Ignorant greenie whining

Some daft worrier sends me an email telling me that:

It takes 6.3 gallons of water to produce just one hamburger. That 6.3 gallons covers everything from watering the wheat for the bun and providing water for the cow to cooking the patty and baking the bun. And that\’s just one meal! It would take over 184 billion gallons of water to make just one hamburger for every person in the United States.

Hmmm, gosh, really? So, lessee, global precipitation (you know, that fresh water that falls, free, from the skies) is 121,000 cubic miles a year.

The land area is 30% and the US is 6.5 % of that meaning that there\’s only 2,350 cubic miles falling on the US, there are 1.1 x 10(12) (err, sorry, can\’t do this power to stuff) gallons to a cubic mile, giving us 2,600,000,000,000,000 gallons of rain a year divide by 184 billion gallons means that….

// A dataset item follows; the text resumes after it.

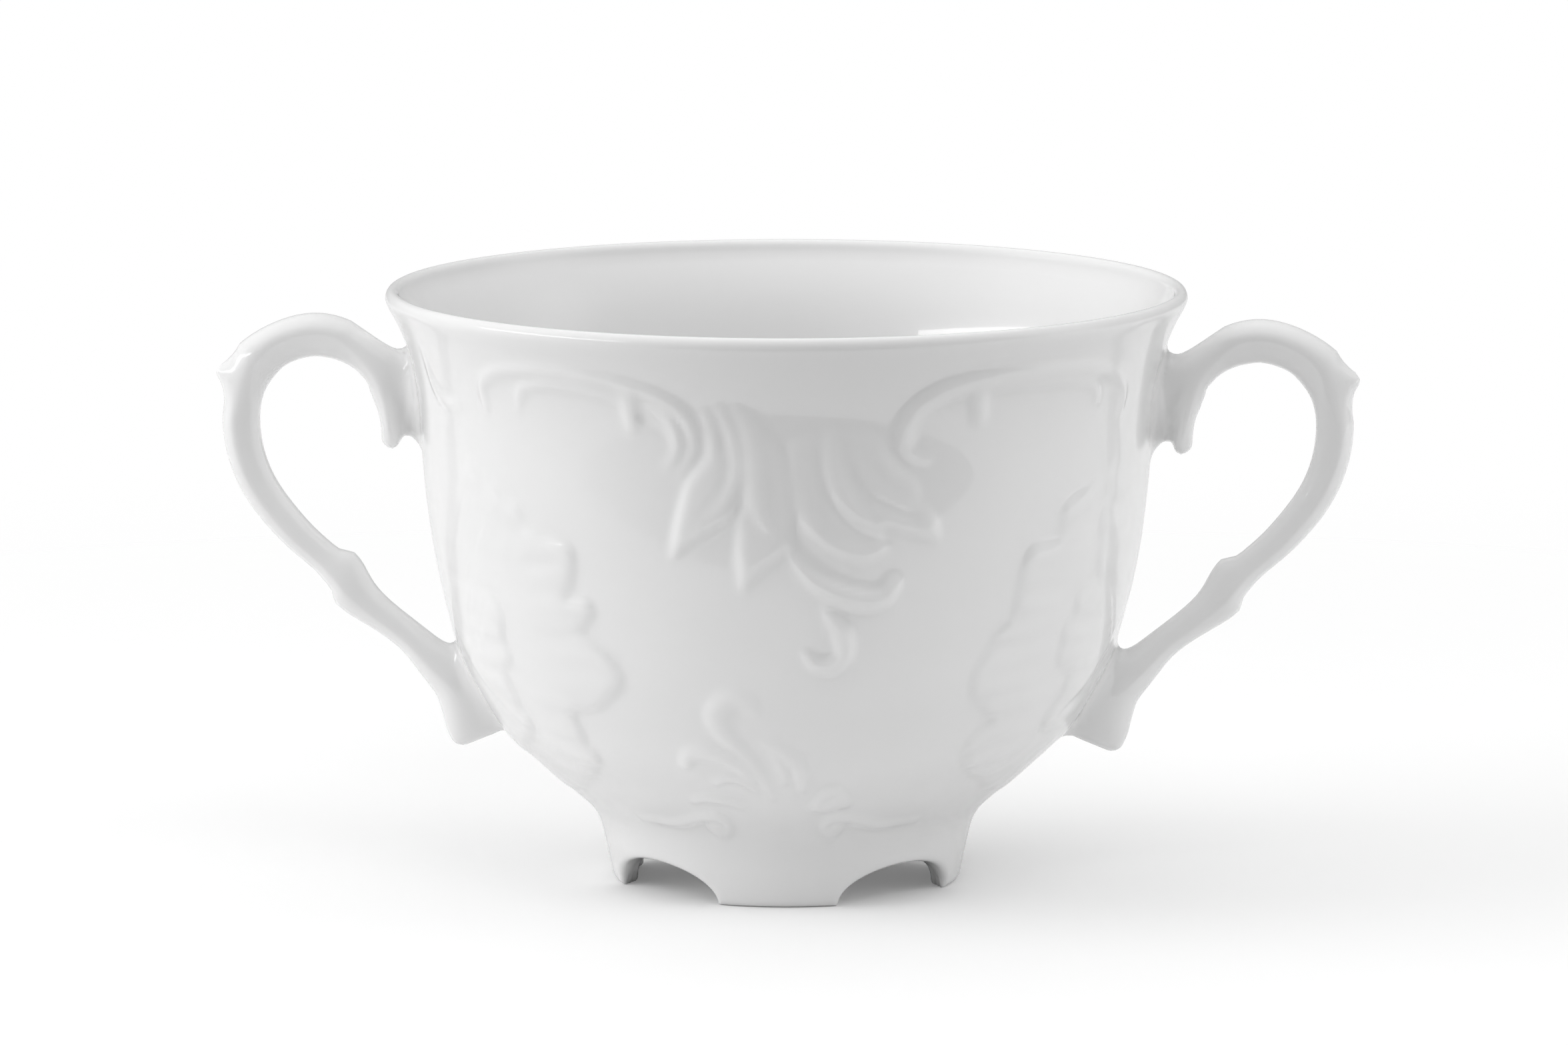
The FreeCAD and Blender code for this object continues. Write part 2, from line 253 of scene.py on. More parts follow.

Hey, disaster! Each American can only have 3,300 burger meals a year! Christ, just think how skinny they\’d all be!

The average American uses 159 gallons of water every day – more than 15 times the average person in the developing world. From showering and washing our hands to watering our lawns and washing our cars, Americans use a lot of water. To put things into perspective, the average five-minute shower will use about 10 gallons of water. Now imagine using that same amount to bathe, wash your clothes, cook your meals and quench your thirst.

So rain in the US is 2,600 quadrillion gallons a year and usage is 17 quadrillion gallons (160 galx300 million Americans x 365 days) or o.65% of total precipitation.

I agree absolutely that there can and will be local problems: but it\’s difficult to see that usage of rainwater in general is a large problem.

Sorry, do you mind if I go and worry about something else instead?

12 thoughts on “Ignorant greenie whining”

  1. Of course water is destroyed after use. There is no possible way to use it more than once via sewage treatment. And not matter how dirty it doesn’t evaporate and turn back to rain.

  2. You’ve missed the point Tim. It’s guilt. That’s the point.

    Still, let us for the moment follow this through. Say American citizens, like this person, washed less and used only 149 gallons instead. What would we do with this water?

    Send it to the developing world?
    Reduce annual rainfall by precisely this amount?
    Let it run into the sea?

    Guilt. Always. Irrational, egocentric guilt.

  3. 10 gallons of water converted into sensible units is 45 kg. During WW2, Axis soldiers fighting in the western desert got about 30 kg of supplies per man per day — that includes everything, food, ammunition, spare parts, petrol, oil, as well as water.

    I don’t regard 45 kg/day for water as being any hardship.

  4. well, Phil, you’re welcome to use 45kg a day.

    Just don’t expect everyone to jump at your command to use 45kg of water a day.

  5. “From showering and washing our hands to watering our lawns and washing our cars, Americans use a lot of water.”

    And Americans get a lot of rain in lots of places throughout the year. Unlike areas that are arid or suffer from monsoons. The problem is one of water management and supply *in the areas where rain is infrequent* not where there is plenty of water.

    There are drawbacks when areas that have infrastructure engineered for a certain level of water flowing through them see lower volumes thanks to less ‘waste’.

  6. Speaking as one who lives in the West of Scotland, I can definitely state that I do not need to worry about water shortages.

    Unless the State gets to manage it, of course, in which case anything might happen.



  7. a few reservoirs in monsoon countries…and does devon chap really believe that water can only be used once? from what sc ience textbooki does that come from…it could only have been written by the desperate AGW academics

  8. ‘It takes 6.3 gallons of water to produce just one hamburger.’

    Fuck me, where do my cows hide it all?

    Oh, yeah, that’s right, I remember now. They piss and shit it out and it goes into the ground, or sweat it off, or I eat them and piss / shit / sweat it out likewise.

    Total loss of water = zero.

    Didn’t some scientist bloke point this out ages ago, you know, that you can’t actually destroy anything and ll that?

    Meh, wadda I know, I’m just a Earth raping farmer.

  9. Still not sure on the maths. First you say that there’s only enough rain for Americans to have 3,300 burgers a year, and then you quote that an average American uses 159 gallons a day (which sounds about right, not sure if Imperial or American gallon).

    Divide 159 by 6.3 and that means Americans use enough water to have 25 burgers a day (if they used no other water), x 365 = 9,125 per year.

    Is the 3,300 perhaps per day? I don’t think anybody could eat that many burgers, and then you’d have to do another calculation on the available land mass if our global cow population went up a hundred fold (or whatever).

  10. Your daft correspondent has overlooked the biggest problem of all.

    American rivers run to the sea !

    All that fresh water mixing with sea water and becoming undrinkable ! It’s a crisis I tell you, a crisis that Americans have utterly failed to stop by damming up all their rivers.